À cette précarité permanente s’ajoute un danger immuable et insidieux, le dénigrement symbolique et culturel par des responsables politiques qui n'hésitent pas à affirmer que « toutes les civilisations ne se valent pas ».
Au cours de cette campagne, on me désignera sûrement comme le « candidat des quartiers ». Cette appellation ne correspond pas à la réalité de mon engagement, qui porte le projet de notre liste et concerne les Toulousains dans leur ensemble et la société française plus largement : nous apportons des réponses à des questions que les tenants du pouvoir ne veulent plus poser, tout occupés qu’ils sont à choyer les plus riches et à attiser les divisions parmi les plus pauvres. C'est tout le sens des mesures que nous proposerons durant la campagne
Mais cette fonction de « candidat des quartiers populaires », je l’endosse aussi : nous avons trop longtemps accepté de déléguer le pouvoir à ceux pour qui nous n’étions que des réservoirs de voix.

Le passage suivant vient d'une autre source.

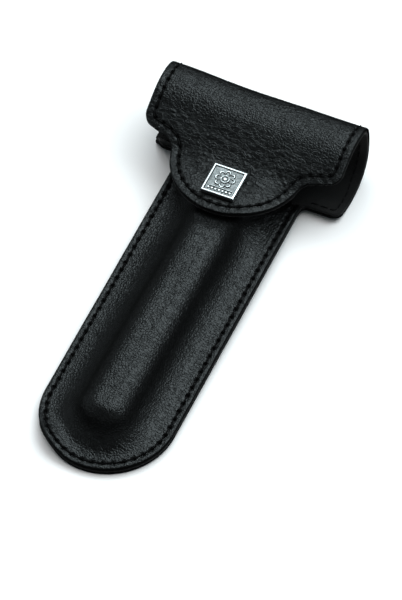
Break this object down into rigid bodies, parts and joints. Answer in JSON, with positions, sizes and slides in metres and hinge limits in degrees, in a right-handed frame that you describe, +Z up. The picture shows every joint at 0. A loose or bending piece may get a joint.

On ne cesse de nous mettre au centre du débat lorsqu’il s’agit de stigmatiser notre jeunesse et de nous faire porter tous les maux de la société ; on nous accuse de mettre en danger la république parce que certain-e-s d’entre nous sont musulman-e-s ; on nous laisse à la marge des délibérations politiques et on nous disqualifie au prétexte que nos revendications et propositions seraient trop « spécifiques ».
Il n'est pas question de lâcher l'agenda des « quartiers » pour nous « adapter » au programme d'une force politique d'un bord ou d'un autre. C'est pourquoi notre liste se prononce indéfectiblement contre toutes les discriminations. Oui toutes les discriminations et en particulier, dans ces quartiers, contre l'islamophobie. Oui car c’est bien sous cet axe qu’aujourd’hui ont lieu les attaques les plus discriminantes vers les habitants des quartiers populaires. Nous ne sommes plus des étrangers, nous ne sommes plus des émigrés, nous ne sommes plus des beurs, nous ne sommes plus des enfants de première, deuxième ou de troisième génération. Nous sommes citoyens mais trop souvent, il reste aujourd’hui cette phobie dans les discours.
Notre liste et la dynamique dont elle est partie prenante mettent un point d'honneur à combattre toutes formes de discriminations et d'injustices sociales jusque dans les institutions et le marché du travail : nous entendons fixer réellement des priorités d'embauches vers les habitants des quartiers populaires aux entreprises installées en zones franches et nous insisterons pour que les administrations et institutions locales ressemblent un peu plus à tous les concitoyens.
C'est avec cet objectif en tête que nous entendons infléchir le budget de la culture pour l'orienter vers les besoins et les préoccupations des quartiers populaires à Toulouse ; c'est enfin dans la perspective de l'égalité hommes-femmes enfin que nous entendons adapter la politique municipale aux besoins territoriaux en matière de crèches publiques, d'écoles, d’accès au logement pour les familles mono-parentales. Ces préoccupations sont locales mais nous savons combien c’est à l’échelle nationale que nous y aspirons toutes et tous.
« Toulouse en marche », c’est le nom de notre liste, parce que nous ne resterons pas sans bouger. Nous ne laisserons pas le jeu politique traditionnel nous mettre de côté. Notre histoire ne s'arrêtera pas le 30 mars 2014. Nous le savons, les luttes sont des combats à long terme. Trente ans après la « Marche pour l'égalité et contre le racisme », peu de choses ont changé. La pauvreté, le chômage et le racisme se sont aggravés.
Mais nous gardons des enseignements des combats passés, nous tirons des leçons et accumulons des forces et des connaissances.
En 1998, la mort de notre frère Habib Ould Mohamed, dit « Pipo », sous une balle de la police, n'a pas manqué de déclencher des révoltes sans précédent au quartier du Mirail. Cette histoire, c’est l’histoire des quartiers populaires de France. C’est l’histoire de la ville de Clichy-sous-Bois frappée par la mort de Zyed et Bouna en 2005. C’est l’histoire de Villiers-le-Bel, d’Amiens-Nord, de toutes les familles endeuillées, de tous les quartiers révoltés, de la France que certains aimeraient passer au Kärcher, la France « des bouffons, des crétins, des larbins du capitalisme », la France pour laquelle Valls prescrit des « Zones de sécurité prioritaires ». Mais de quelle sécurité nous parle-t-on ? Celle de l’emploi ? D’un logement ? L’insécurité dont nous souffrons tous, travailleurs pauvres, familles en situation d'exclusion, habitants des quartiers populaires, ne concerne pas les biens des plus riches.
Qui peut bien apporter des réponses, si ce n'est nous-mêmes ? Notre initiative est locale mais nous savons que partout en France, d’autres s’activent et se préparent pour ces élections ou les prochaines, sur le terrain des luttes, loin des lumières des médias et à l’ombre des priorités politicardes entendues et réchauffées. Notre voix ne comptera plus seulement dans l’urne, mais aussi à la tribune. Notre réponse est celle d'une campagne des damnés de la terre, inscrite dans la dynamique autonome de « l’Issue Des Sans Voix », ouverte à des partenaires qui partagent nos valeurs, pour refuser le chantage du clientélisme et inscrire une force politique sur la durée.
Nous ne comptons pas sur eux, et ils ne pourront plus faire sans nous.